[START DATA ROWS]

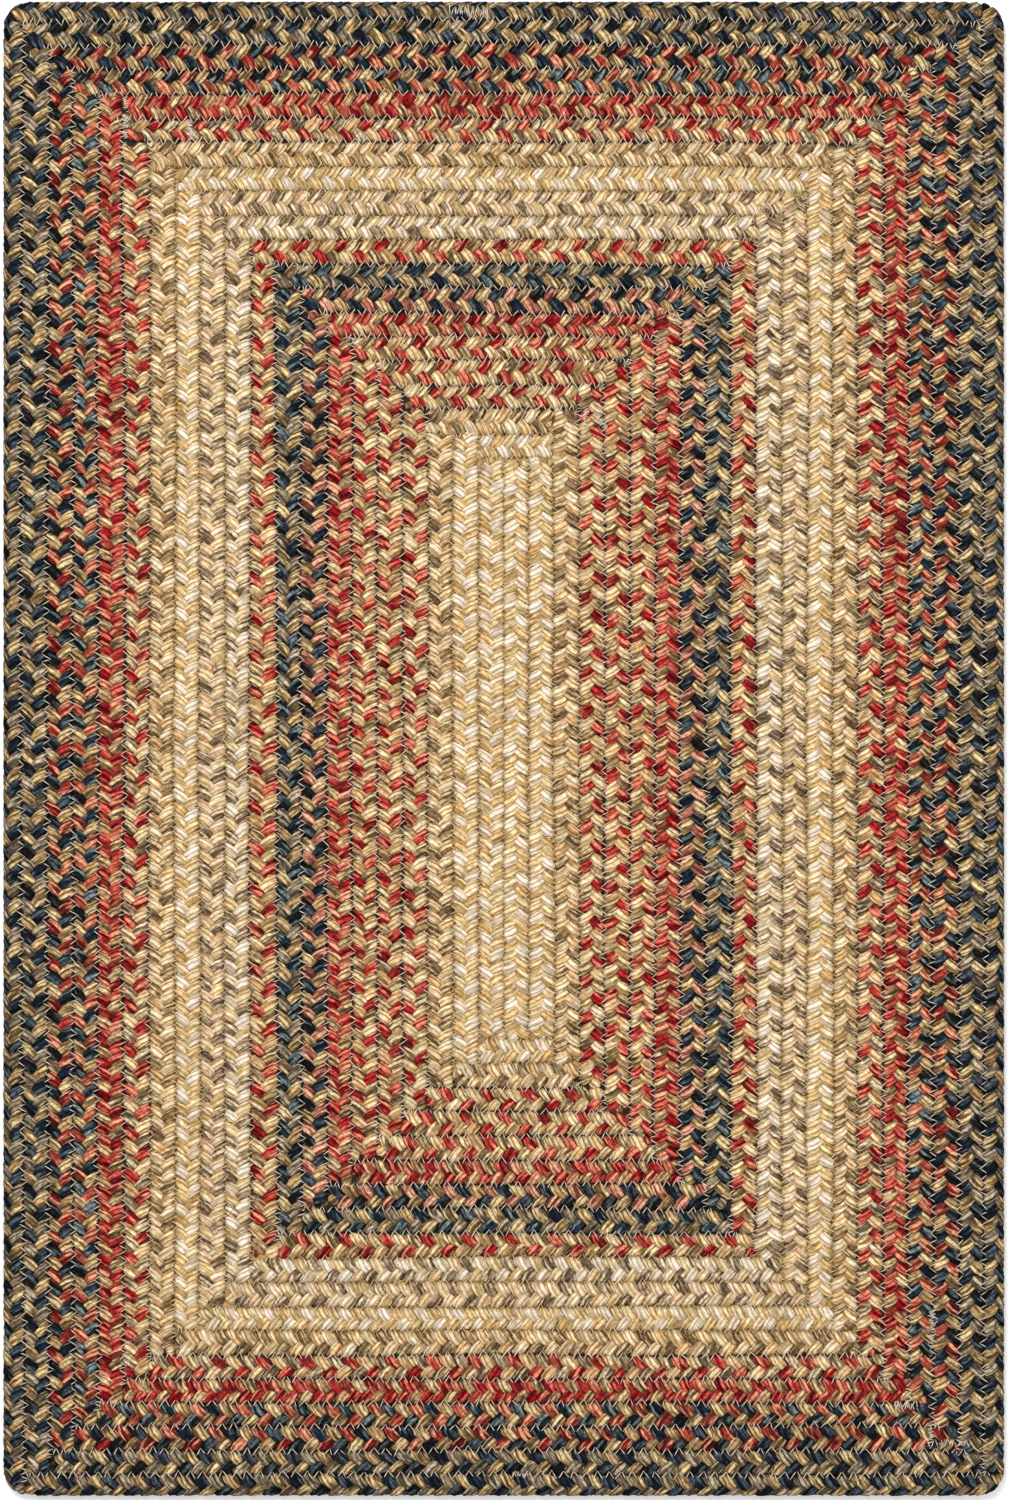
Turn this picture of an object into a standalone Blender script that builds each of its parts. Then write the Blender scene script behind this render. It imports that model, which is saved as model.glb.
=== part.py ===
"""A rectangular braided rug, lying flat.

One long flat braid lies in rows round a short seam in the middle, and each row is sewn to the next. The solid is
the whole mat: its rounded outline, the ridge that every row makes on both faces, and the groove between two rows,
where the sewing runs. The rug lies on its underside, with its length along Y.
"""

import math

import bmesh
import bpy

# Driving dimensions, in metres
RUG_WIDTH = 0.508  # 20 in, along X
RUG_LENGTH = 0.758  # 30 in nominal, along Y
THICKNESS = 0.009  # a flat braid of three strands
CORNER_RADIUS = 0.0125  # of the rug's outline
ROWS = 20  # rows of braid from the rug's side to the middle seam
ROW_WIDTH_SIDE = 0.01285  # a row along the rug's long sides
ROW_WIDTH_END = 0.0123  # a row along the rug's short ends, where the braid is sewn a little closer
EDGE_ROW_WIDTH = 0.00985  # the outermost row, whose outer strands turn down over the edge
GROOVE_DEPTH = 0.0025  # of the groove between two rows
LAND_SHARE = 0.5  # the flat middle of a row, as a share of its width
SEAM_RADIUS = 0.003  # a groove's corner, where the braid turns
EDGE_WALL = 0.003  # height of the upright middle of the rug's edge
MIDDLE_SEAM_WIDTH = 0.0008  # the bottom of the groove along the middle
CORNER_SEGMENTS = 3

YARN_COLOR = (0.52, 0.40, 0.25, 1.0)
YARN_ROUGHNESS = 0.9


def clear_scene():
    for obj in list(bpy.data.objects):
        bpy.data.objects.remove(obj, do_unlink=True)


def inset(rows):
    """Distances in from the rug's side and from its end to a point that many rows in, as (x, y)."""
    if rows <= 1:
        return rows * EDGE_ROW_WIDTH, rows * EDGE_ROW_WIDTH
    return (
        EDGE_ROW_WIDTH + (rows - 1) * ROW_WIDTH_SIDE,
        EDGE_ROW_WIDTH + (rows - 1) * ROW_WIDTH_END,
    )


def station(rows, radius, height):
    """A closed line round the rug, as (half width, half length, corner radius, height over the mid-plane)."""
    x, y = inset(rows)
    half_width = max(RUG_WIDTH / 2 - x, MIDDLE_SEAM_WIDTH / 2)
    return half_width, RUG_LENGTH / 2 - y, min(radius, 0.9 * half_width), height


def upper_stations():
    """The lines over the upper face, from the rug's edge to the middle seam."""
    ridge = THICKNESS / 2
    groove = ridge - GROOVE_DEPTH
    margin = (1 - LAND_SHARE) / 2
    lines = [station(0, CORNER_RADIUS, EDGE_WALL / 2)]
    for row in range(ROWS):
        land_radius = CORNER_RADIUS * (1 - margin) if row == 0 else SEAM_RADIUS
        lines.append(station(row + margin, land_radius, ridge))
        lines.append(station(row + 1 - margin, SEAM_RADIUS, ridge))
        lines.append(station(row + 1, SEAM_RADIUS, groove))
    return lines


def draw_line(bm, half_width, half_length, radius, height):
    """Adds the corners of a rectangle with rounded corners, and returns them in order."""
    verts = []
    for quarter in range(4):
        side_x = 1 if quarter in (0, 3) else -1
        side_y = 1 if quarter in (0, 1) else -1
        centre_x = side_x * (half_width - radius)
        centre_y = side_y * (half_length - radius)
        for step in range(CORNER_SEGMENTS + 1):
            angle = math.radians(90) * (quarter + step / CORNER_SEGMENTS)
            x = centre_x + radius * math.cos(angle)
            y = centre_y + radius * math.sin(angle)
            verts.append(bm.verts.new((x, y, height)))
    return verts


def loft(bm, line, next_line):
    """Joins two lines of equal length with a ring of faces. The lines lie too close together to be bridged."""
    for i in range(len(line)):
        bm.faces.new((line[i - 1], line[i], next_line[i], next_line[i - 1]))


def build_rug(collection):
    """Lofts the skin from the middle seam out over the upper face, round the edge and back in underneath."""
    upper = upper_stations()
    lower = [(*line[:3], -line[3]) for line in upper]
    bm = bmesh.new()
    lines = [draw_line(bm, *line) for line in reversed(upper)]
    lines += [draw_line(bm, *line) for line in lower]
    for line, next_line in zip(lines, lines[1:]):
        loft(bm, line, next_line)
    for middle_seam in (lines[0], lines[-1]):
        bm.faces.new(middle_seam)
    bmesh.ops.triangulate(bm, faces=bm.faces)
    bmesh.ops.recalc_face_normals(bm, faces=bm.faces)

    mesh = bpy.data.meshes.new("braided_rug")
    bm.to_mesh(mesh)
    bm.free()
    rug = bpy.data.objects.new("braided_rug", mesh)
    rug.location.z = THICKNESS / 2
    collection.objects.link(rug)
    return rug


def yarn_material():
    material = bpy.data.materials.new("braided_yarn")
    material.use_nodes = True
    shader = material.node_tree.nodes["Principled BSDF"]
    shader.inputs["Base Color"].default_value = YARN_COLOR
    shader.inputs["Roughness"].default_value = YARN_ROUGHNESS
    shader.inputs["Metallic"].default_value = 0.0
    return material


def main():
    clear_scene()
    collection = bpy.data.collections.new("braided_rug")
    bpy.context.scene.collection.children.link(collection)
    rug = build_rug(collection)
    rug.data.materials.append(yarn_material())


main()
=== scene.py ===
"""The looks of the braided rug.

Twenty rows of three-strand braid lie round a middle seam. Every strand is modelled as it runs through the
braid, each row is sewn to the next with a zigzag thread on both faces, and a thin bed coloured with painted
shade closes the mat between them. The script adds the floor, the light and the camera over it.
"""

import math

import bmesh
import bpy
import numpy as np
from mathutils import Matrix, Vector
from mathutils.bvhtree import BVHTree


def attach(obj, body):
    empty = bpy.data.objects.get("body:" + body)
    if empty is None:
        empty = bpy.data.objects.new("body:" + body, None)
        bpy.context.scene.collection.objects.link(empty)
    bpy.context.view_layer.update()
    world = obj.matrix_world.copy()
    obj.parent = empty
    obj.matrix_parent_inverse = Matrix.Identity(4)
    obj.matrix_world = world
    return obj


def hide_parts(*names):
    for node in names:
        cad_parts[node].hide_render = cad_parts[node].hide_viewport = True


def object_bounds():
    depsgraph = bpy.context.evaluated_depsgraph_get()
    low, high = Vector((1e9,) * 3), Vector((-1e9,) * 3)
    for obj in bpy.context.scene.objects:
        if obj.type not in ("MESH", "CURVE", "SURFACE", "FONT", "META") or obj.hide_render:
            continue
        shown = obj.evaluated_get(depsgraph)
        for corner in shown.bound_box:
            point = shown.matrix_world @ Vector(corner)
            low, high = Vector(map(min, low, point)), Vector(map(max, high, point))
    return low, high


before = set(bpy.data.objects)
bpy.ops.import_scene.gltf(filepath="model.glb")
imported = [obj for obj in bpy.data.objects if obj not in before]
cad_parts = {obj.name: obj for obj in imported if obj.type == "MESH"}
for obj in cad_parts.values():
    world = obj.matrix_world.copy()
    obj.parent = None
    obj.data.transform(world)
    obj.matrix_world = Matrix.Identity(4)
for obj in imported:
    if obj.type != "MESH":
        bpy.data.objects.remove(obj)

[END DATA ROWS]
[START DATA ROWS]

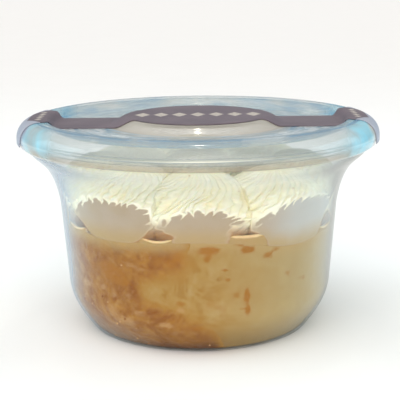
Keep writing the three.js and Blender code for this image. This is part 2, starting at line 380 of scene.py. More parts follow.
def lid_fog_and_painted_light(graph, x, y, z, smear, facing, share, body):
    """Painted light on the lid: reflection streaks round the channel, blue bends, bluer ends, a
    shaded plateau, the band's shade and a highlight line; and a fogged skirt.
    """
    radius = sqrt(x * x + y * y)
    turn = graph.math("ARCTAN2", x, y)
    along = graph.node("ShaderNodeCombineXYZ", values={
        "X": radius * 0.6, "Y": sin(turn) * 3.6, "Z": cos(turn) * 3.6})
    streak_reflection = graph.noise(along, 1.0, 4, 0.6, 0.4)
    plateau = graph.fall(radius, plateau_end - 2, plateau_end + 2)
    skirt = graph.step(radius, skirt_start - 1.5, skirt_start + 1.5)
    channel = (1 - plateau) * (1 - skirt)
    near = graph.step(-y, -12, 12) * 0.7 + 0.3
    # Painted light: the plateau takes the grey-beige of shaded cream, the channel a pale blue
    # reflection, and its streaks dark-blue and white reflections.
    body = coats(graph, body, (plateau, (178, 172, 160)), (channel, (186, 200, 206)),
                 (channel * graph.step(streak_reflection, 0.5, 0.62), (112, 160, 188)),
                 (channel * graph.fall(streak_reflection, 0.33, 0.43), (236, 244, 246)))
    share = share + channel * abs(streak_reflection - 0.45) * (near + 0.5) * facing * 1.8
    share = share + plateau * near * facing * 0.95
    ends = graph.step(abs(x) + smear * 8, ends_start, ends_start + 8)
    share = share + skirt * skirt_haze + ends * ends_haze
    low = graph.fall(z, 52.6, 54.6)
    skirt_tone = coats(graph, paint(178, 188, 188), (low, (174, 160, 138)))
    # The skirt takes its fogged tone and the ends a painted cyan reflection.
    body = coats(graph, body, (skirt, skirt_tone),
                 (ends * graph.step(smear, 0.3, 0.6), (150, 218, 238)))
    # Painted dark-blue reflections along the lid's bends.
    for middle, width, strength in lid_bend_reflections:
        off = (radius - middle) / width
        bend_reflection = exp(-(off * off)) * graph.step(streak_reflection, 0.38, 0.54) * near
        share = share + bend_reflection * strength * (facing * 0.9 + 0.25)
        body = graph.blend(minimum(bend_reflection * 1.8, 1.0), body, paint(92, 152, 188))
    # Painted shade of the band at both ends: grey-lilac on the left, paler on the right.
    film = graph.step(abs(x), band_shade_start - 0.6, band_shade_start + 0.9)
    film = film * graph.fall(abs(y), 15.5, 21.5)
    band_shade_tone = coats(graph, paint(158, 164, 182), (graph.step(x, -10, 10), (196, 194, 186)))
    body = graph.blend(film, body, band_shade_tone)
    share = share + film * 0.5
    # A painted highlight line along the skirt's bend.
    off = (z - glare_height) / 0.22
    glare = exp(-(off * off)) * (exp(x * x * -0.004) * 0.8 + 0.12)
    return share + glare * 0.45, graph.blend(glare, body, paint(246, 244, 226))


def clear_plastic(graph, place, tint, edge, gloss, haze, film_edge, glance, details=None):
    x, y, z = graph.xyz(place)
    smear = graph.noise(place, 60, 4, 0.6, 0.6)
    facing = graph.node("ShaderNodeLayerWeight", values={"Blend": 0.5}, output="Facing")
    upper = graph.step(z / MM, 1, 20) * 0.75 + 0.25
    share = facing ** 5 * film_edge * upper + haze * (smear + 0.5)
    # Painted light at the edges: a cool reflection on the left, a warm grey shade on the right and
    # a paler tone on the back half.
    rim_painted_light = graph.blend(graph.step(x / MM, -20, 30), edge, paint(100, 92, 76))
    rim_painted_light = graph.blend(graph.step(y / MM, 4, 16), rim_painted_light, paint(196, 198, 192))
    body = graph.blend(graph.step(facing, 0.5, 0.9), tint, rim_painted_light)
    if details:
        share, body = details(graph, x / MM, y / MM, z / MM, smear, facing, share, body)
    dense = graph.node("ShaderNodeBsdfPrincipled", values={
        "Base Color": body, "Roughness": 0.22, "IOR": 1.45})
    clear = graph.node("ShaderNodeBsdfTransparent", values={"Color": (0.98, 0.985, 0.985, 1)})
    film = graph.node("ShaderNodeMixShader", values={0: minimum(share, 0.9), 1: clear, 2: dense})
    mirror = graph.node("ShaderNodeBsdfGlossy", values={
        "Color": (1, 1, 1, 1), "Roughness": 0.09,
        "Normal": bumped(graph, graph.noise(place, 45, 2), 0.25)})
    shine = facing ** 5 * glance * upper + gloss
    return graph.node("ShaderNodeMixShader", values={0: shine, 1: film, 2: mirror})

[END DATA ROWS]

- [TASK TO CARRY OUT]: Beginning with the line that contains "Turn this picture" and ending with the line that contains "rug, lying flat.", repeat exactly those lines and no others.

- [RESPONSE TO THE EXERCISE]:
Turn this picture of an object into a standalone Blender script that builds each of its parts. Then write the Blender scene script behind this render. It imports that model, which is saved as model.glb.
=== part.py ===
"""A rectangular braided rug, lying flat.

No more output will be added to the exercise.